Misha Galperin of the Jewish Agency addresses Paying for Peoplehood and suggests creating a tzedakah and Jewish values curriculum that can be used nationally. I think such a curriculum can be powerful in engaging and uniting Jews throughout the world and in teaching them about core Jewish values. Drawing on our expertise and experience, Areyvut would love to be a part of the team that designs and implements that curricula.
Rebecca Caspi and Lisa Friedman from Jewish Federations of North America write about Jewish Federations and Jewish Peoplehood in Action. They mention the International School Twinning Network of which I had not previously heard about and I look forward to learning more about it so that we can inform the schools and families we work with about this opportunity.
Sally Berkovic of the Rothchild Foundation discusses Counting on the Jews in Europe. Reading her article help me remember how powerful my visits to Poland were for me and the students I led and how long it has been since I last visited. She underscores how quickly communities can transform themselves and this idea can also hold true for agencies, schools and communities in other areas.
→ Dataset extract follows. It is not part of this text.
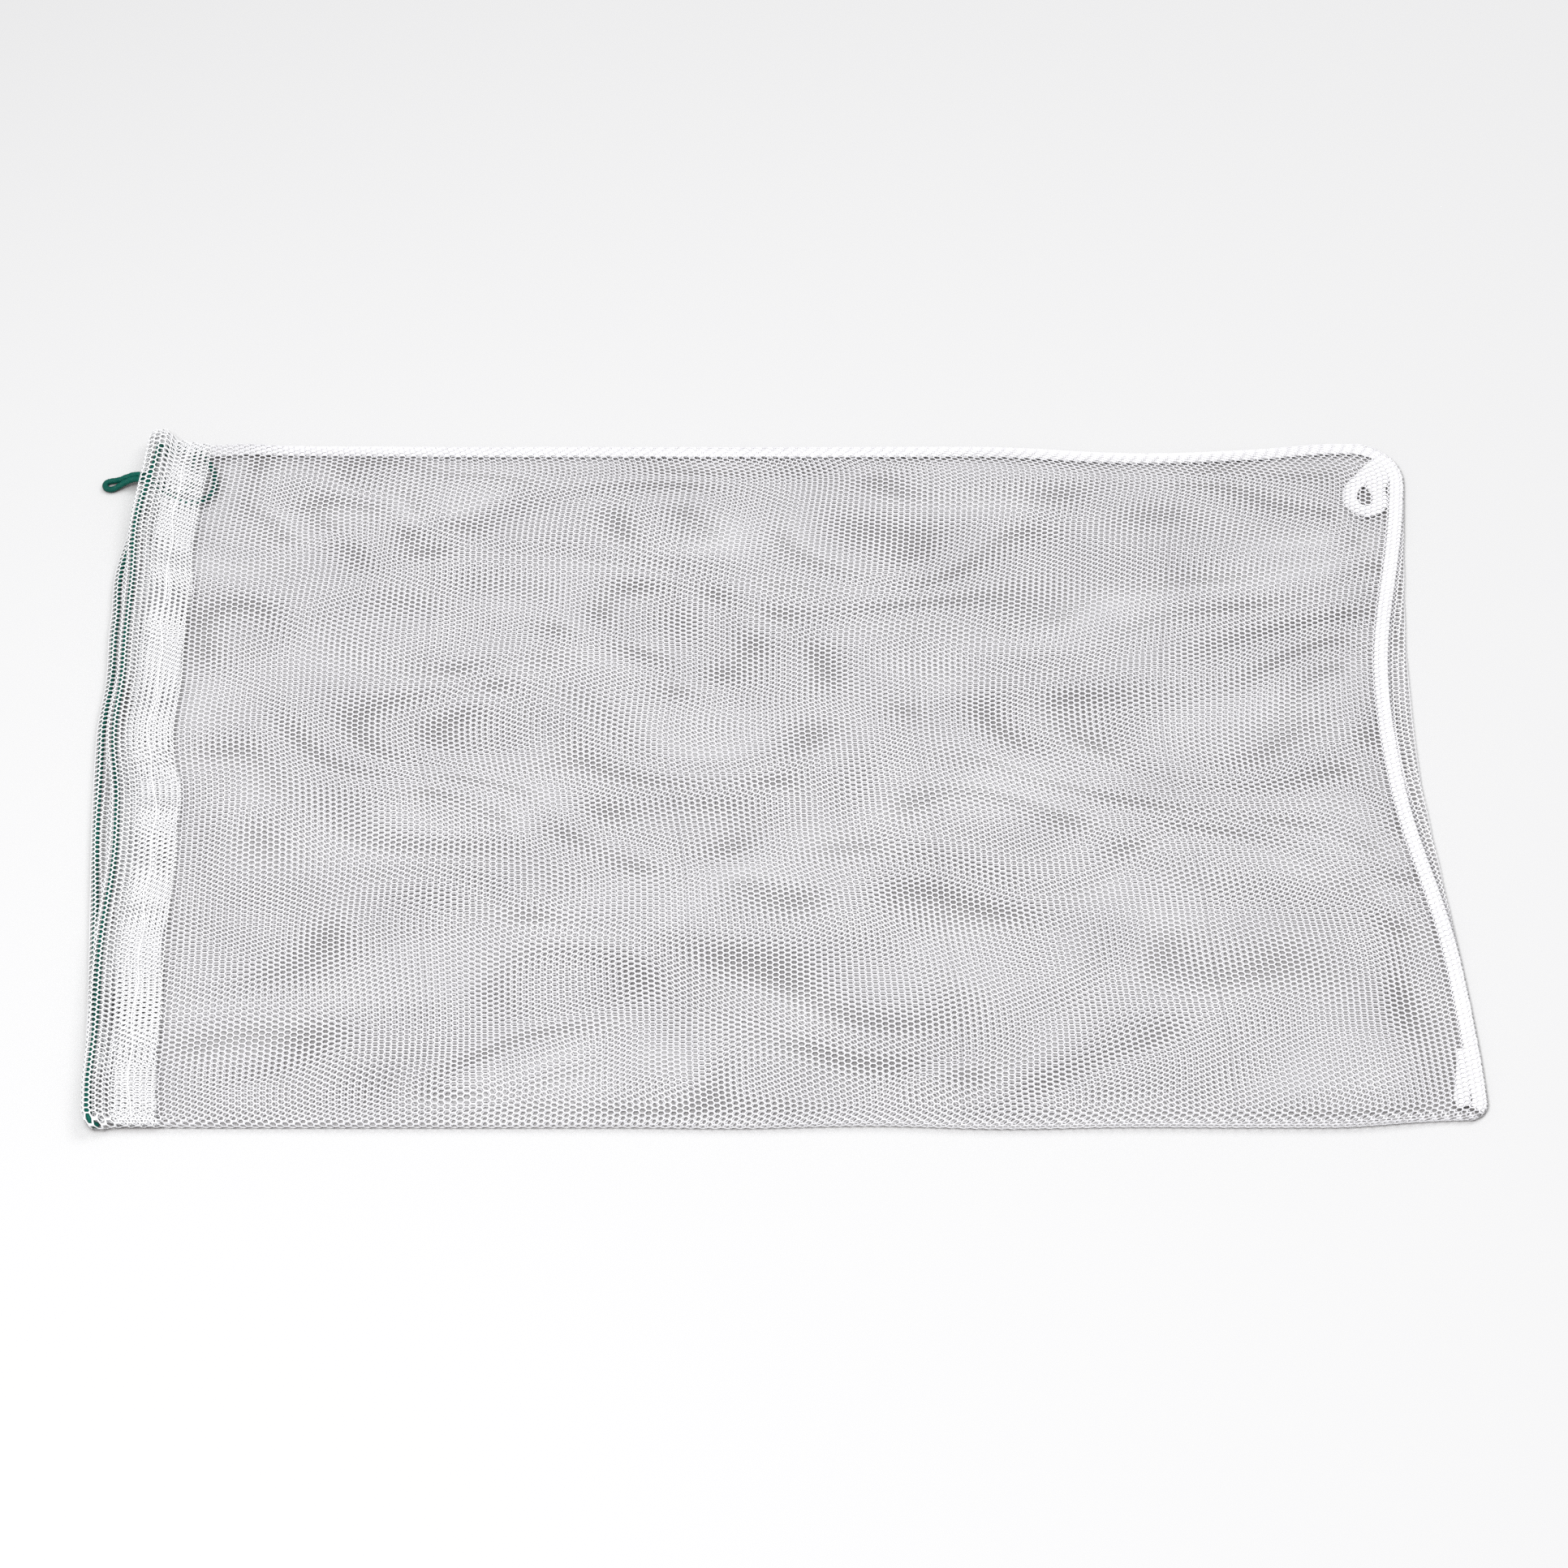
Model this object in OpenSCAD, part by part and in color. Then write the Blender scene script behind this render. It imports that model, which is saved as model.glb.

Shana Penn and Danielle Forman from the Taube Philanthopies and the Koret Foundation describe a joint program on Jewish Peoplehood. They have a wonderful model and I wish them continued success and hope their colleagues in the foundation world implement this model in their communities.
Shoshana Boyd Gelfand of JHub uses JHub as a Case Study to view Peoplehood as the consequence and not the goal. JHub is a unique model in that it does not just bring together agencies in the same area but brings together agencies with similar goals, values and missions so that they can all learn from one another, share resources and do more than they would if they were on their own. The more initiatives like JHub the more collaborating, partnership and unity we will have and better off we will be as a people. I do not think there is a sudden interest in chesed and service from young people and believe Jews have always has an interest in these areas. They are now more popular because the community has developed resources and programs to highlight the importance and centrality of chesed and service and these initiatives achieve many of the objectives of the organized Jewish community.
I am not going to name the author as I do not want to embarrass them or their agency but someone quoted “All Jews are responsible one for the other” which is where the name Areyvut comes from as being from the Torah when in fact it is from the Talmud. It is critical for Jewish leaders- professional and lay- to be knowledgeable Jewishly.
These papers are a wonderful contribution to the dialogue on philanthropy, Peoplehood and the Jewish community.